For a more detailed, maker-level breakdown of how wax type and fragrance load affect scent throw, The Flaming Candle’s guide to candle scent throw is a thorough resource worth bookmarking. It goes into the chemistry of fragrance binding and the specific temperatures that affect how oil releases into the air during a burn.
When the Candle Itself Is the Problem
If you have worked through all the habits above and the candle still fades within an hour, the product itself is likely underpowered. This is frustrating, but it is also a surprisingly common experience. Many mass-market candles prioritize aesthetics and price over fragrance performance, and a beautifully packaged candle is no guarantee of strong scent throw.
Knowing what to look for before you buy makes a significant difference.

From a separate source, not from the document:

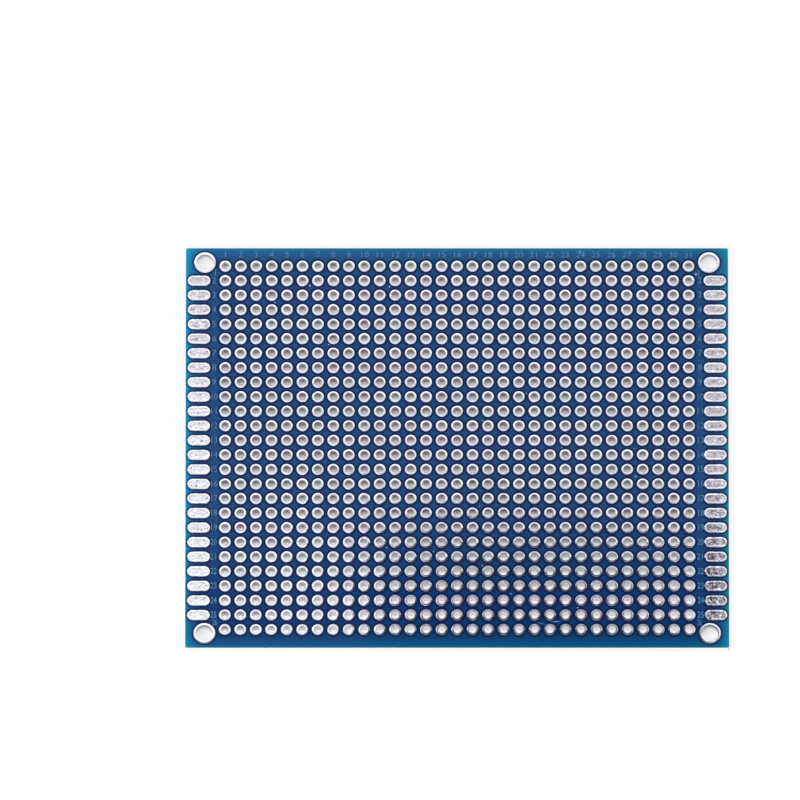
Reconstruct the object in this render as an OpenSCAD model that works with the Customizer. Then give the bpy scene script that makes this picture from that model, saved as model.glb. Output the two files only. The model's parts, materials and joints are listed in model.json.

Look for candles that list a fragrance load of 8% or higher, use coconut-soy or paraffin blends rather than straight soy if scent throw is your priority, and check verified buyer reviews for real-world notes on how the candle actually performs in a room. Our guide to the best scents to make your home feel fresh and inviting covers some of those considerations alongside specific scent recommendations.
The Short Version
When a candle stops smelling after an hour, it usually comes down to one of six things: nose adaptation, a neglected wick, an incomplete melt pool, a low fragrance load, unfavorable room conditions, or degraded fragrance from poor storage. In most cases, the fix is genuinely simple and free.
Trim the wick, give the first burn enough time to fully pool, burn in the right environment, and rotate your scents. A quality candle used well should hold its scent through the entire burn session. If it is not doing that, now you know precisely which of these variables to address first.